Rogers & heart

Hey, minor Frank Borzage is still better than major Michael Bay, right? So This week’s Forgotten, over at The Daily Notebook, digs out a curio from the occluded middle of the Great Man’s career. And it’s available on DVD —

Magnificent Doll [Region 2 Spain import)

8 Responses to “Rogers & heart”

  1. I recall at the time many felt that River Phoenix would become the James Dean of his generation, but his fame hasn’t burned as brightly. Which is maybe more to do with our culture’s obsession with “the latest” than with any comparison of talents or fame or tragedy.

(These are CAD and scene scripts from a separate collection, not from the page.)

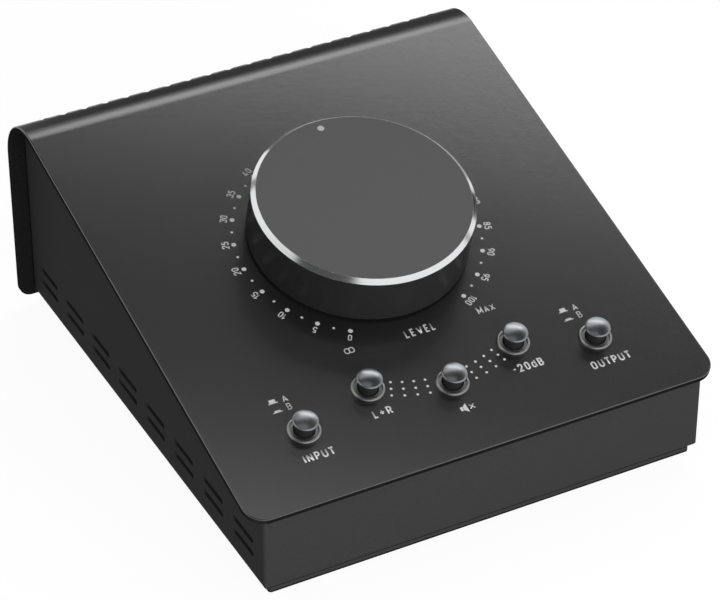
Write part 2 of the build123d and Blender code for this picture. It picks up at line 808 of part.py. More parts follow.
# ---- rear sockets ---------------------------------------------------------------------------
def socket(width, headroom, length, nose_radius, reach, bore, bore_length):
    """A board-mounted socket: housing behind the flap, nose through it, blind bore from its end."""
    tall = headroom + jack_axis_rise
    front = -cover_sheet - seat_gap
    housing = Pos(0, (headroom - jack_axis_rise) / 2, 0) * slab(width, tall, front - length, front)
    body = housing + upright(nose_radius, front - 1, reach)
    body -= upright(bore, reach - bore_length, reach + 1)
    mouth = Pos(0, 0, reach - socket_mouth / 2) * Cone(bore, bore + socket_mouth, socket_mouth)
    return body - mouth


def make_jack():
    """Socket for a 6.35 mm plug."""
    return socket(
        jack_width, jack_headroom, jack_length, jack_nose_radius, jack_reach, jack_bore, jack_bore_length
    )


def make_mini_jack():
    """Socket for a 3.5 mm plug."""
    return socket(
        mini_width, mini_headroom, mini_length, mini_nose_radius, mini_reach, mini_bore, mini_bore_length
    )


def make_jack_nuts():
    """Hexagon nuts on the sockets' noses."""
    low = jack_washer_thickness
    nut = Rot(0, 0, hexagon_turn) * hexagon(jack_nut_flats, low, low + jack_nut_thickness)
    nut -= upright(jack_nose_radius + nut_fit, 0, high)
    small = hexagon(mini_nut_flats, 0, mini_nut_thickness) - upright(mini_nose_radius + nut_fit, -1, high)
    nuts = [on_rear(nut, x, jack_axis_z) for _, x in jack_places()]
    return group(nuts + [on_rear(small, 0, jack_axis_z)])


def make_jack_washers():
    """Flat washers under the large nuts."""
    washer = tube(jack_washer_radius, jack_nose_radius + nut_fit, 0, jack_washer_thickness)
    return group([on_rear(washer, x, jack_axis_z) for _, x in jack_places()])


# ---- assembly -------------------------------------------------------------------------------
def make_nodes():
    """Every piece by name."""
    nodes = {
        "top_cover": make_top_cover(),
        "chassis_tray": make_chassis_tray(),
        "base_plate": make_base_plate(),
        "rubber_feet": make_feet(),
        "cover_posts": make_cover_posts(),
        "base_screws": make_base_screws(),
        "flap_screws": make_flap_screws(),
        "control_board": make_control_board(),
        "control_board_posts": make_board_posts(),
        "board_screws": make_board_screws(),
        "connector_board": make_jack_board(),
        "connector_board_spacers": make_jack_spacers(),
        "ribbon_headers": make_headers(),
        "ribbon_cable": make_ribbon(),
        "jack_nuts": make_jack_nuts(),
        "jack_washers": make_jack_washers(),
        "mini_jack": on_rear(make_mini_jack(), 0, jack_axis_z),
    }
    jack = make_jack()
    for name, x in jack_places():
        nodes[name] = on_rear(jack, x, jack_axis_z)
    turning = {
        "knob_body": make_knob_body(),
        "knob_trim_ring": make_trim_ring(),
        "knob_top_disc": make_top_disc(),
        "knob_pointer": make_pointer(),
        "knob_shaft_insert": make_shaft_insert(),
        "pot_shaft": make_pot_shaft(),
        "pot_wipers": make_wipers(),
        "pot_bushing": make_pot_bushing(),
        "pot_front_gang": make_front_gang(),
        "pot_rear_gang": make_rear_gang(),
        "pot_washer": make_pot_washer(),
        "pot_nut": make_pot_nut(),
    }
    for name, shape in turning.items():
        nodes[name] = on_panel(shape)
    button = {
        "cap": make_cap(),
        "stem": make_stem(),
        "collar": make_collar(),
        "switch": make_switch(),
        "spring": make_spring(),
    }
    for name, across, up in button_places():
        for piece, shape in button.items():
            nodes[f"{name}_{piece}"] = on_panel(shape, across, up)
    return nodes


os.makedirs("parts", exist_ok=True)
for node_name, node_shape in make_nodes().items():
    export_step(node_shape, f"parts/{node_name}.step")
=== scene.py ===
"""Studio monitor controller: the finished look of every piece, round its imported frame.

The classes hold their sizes in millimetres, as a drawing does. Blender works in metres, so each
finished mesh is scaled once, when it is put in its place.
"""

import json
import logging
import math
from dataclasses import dataclass, field
from enum import Enum
from typing import Any, Iterable, Optional, Sequence

import bmesh
import bpy
from bmesh.types import BMEdge, BMesh
from bpy.types import Material, Mesh, NodeSocket, NodeTree, Object
from mathutils import Matrix, Vector

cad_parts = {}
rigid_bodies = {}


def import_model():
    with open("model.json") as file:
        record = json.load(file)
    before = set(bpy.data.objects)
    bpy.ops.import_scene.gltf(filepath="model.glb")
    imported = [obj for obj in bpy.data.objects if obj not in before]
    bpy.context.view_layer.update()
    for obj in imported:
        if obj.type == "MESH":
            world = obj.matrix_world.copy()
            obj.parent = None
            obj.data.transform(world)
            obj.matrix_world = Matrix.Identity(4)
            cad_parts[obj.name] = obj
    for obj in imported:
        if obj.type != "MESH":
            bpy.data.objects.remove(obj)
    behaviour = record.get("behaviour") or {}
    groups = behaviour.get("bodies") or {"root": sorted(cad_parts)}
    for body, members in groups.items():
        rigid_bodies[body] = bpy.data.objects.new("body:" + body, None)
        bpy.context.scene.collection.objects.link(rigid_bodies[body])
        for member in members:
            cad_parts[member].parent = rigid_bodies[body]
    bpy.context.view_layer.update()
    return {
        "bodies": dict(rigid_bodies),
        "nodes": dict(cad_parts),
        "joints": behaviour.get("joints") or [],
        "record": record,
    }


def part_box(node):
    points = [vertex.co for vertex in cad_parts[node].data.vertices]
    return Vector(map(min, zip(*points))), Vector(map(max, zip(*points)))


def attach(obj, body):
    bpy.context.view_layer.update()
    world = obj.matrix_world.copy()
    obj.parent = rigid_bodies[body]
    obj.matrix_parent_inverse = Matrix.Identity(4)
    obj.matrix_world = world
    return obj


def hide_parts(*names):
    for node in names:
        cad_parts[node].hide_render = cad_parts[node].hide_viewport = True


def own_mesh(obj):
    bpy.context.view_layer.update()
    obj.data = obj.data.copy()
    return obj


log = logging.getLogger("monitor_controller")

MM = 0.001
WHOLE_TURN = 2 * math.pi
MERGE = 1e-4  # vertices nearer than this, in mm, are one
WAVES = 20  # ridges of a wave pattern in a unit of its coordinates

Corner = tuple[float, ...]  # (x, y) or (x, y, radius of the rounding)
Span = tuple[float, float]


# ---- small tools ----
def linear(colour: str) -> tuple[float, float, float, float]:
    """Turns an sRGB hex colour to linear light.

    Args:
        colour: Six hex digits after a "#".

    Returns:
        Red, green, blue and an alpha of 1.
    """
    parts = [int(colour[i : i + 2], 16) / 255 for i in (1, 3, 5)]
    light = [p / 12.92 if p <= 0.04045 else ((p + 0.055) / 1.055) ** 2.4 for p in parts]
    return (light[0], light[1], light[2], 1.0)


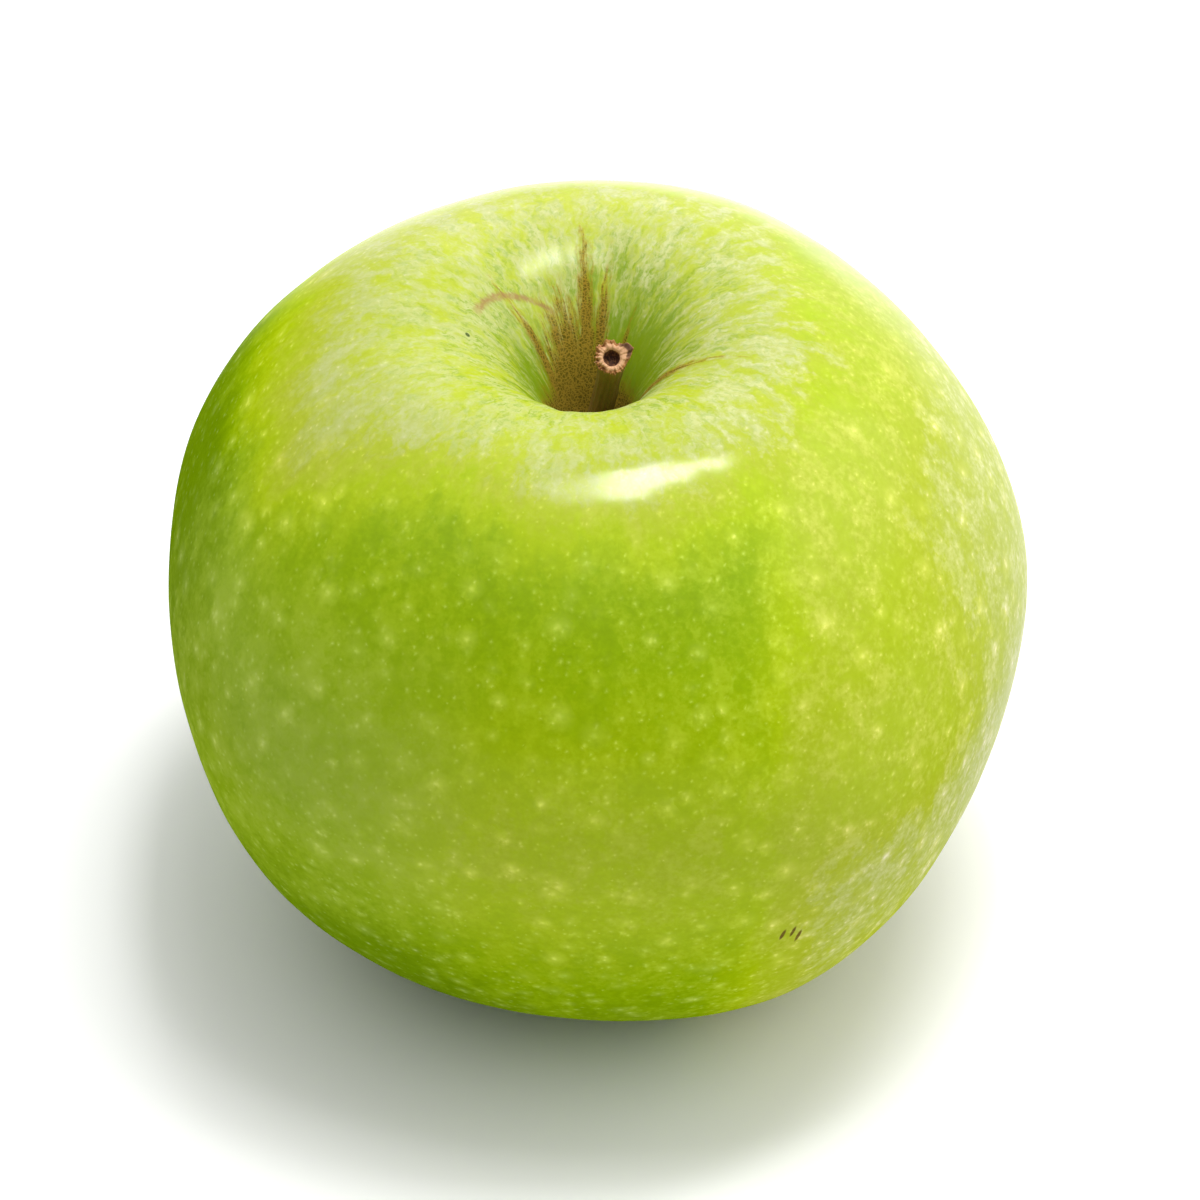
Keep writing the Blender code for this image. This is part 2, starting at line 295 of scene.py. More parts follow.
def tint(tree, amount, under, over, mode="MIX"):
    """The colour over laid on the colour under by this amount."""
    node = add(tree, "Mix", data_type="RGBA", blend_type=mode)
    for number, source in ((0, amount), (6, under), (7, over)):
        feed(tree, node.inputs[number], source)
    return node.outputs[2]


def chance(tree, place, scale, detail=3.0, roughness=0.5):
    """A cloudy chance value from 0 to 1, mostly near 0.5."""
    return add(tree, "TexNoise", place, None, scale, detail, roughness).outputs["Fac"]


def group(name, inputs, outputs):
    """A new node group, with what it is given and what it makes, both by name."""
    tree = bpy.data.node_groups.new(name, "ShaderNodeTree")
    for way, sockets in (("INPUT", inputs), ("OUTPUT", outputs)):
        for label, kind in sockets:
            tree.interface.new_socket(label, in_out=way, socket_type="NodeSocket" + kind)
    return tree, tree.nodes.new("NodeGroupInput").outputs, tree.nodes.new("NodeGroupOutput").inputs


def use(tree, node_group, *sources):
    """This node group's outputs, placed in a material with these inputs."""
    return add(tree, "Group", *sources, node_tree=node_group).outputs


def growth_streaks():
    """Fine streaks that run the way the plant grew: Count of them round it, each Stretch times as short."""
    tree, given, made = group(
        "growth_streaks",
        (("Growth", "Vector"), ("Count", "Float"), ("Stretch", "Float"), ("Shift", "Float")),
        (("Streak", "Float"),),
    )
    parts = add(tree, "SeparateXYZ", given["Growth"]).outputs
    count = maths(tree, "DIVIDE", given["Count"], math.tau)
    along = plus(tree, times(tree, parts[2], given["Stretch"]), given["Shift"])
    right, back = times(tree, parts[0], count), times(tree, parts[1], count)
    spot = add(tree, "CombineXYZ", right, back, along).outputs[0]
    tree.links.new(chance(tree, spot, 1.0, 3.0, 0.62), made["Streak"])
    return tree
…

  2. Precisely. With the culture’s insistence on “the new” River is quickly being forgotten.

  3. My Own Private Idaho lingers, though. It seems destined to be THE River Phoenix film.

  4. david wingrove Says:

    And even that one isn’t terribly good.

    Can a performer really endure in our memory unless they have a ‘classic’ film that defines them forever after? Too bad River Phoenix never had a vehicle of that calibre.

  5. Well, it means a great deal to some people, that film.

    Bardot maintains iconic status despite the fact that her best-remembered films aren’t really too great, while the best works on her CV lurk in neglected corners. The problem may also be that, with the passing of Liz Taylor, there are few if any really iconic stars whose fame will outlast their currency. The whole film culture is geared to the new and the now.

  6. david wingrove Says:

    I must disagree about Brigitte never having a ‘classic’ to her name. AND GOD CREATED WOMAN, LA VERITE, CONTEMPT and, above all, VIVA MARIA! – any one of those is enough to ensure her immortality.

    All of them strike me as infinitely better films than MY OWN PRIVATE IDAHO. As the mighty Paul Roen once wrote: “River falls asleep every time he thinks of his mother. I fall asleep every time I think of this movie.”

  7. And God Created Woman is the source of the iconic status, and it never seemed to me as if it could sustain such a reputation. The others are all superior, although I confess to mixed feelings about the Malle, whose sexual politics are at times deeply twisted.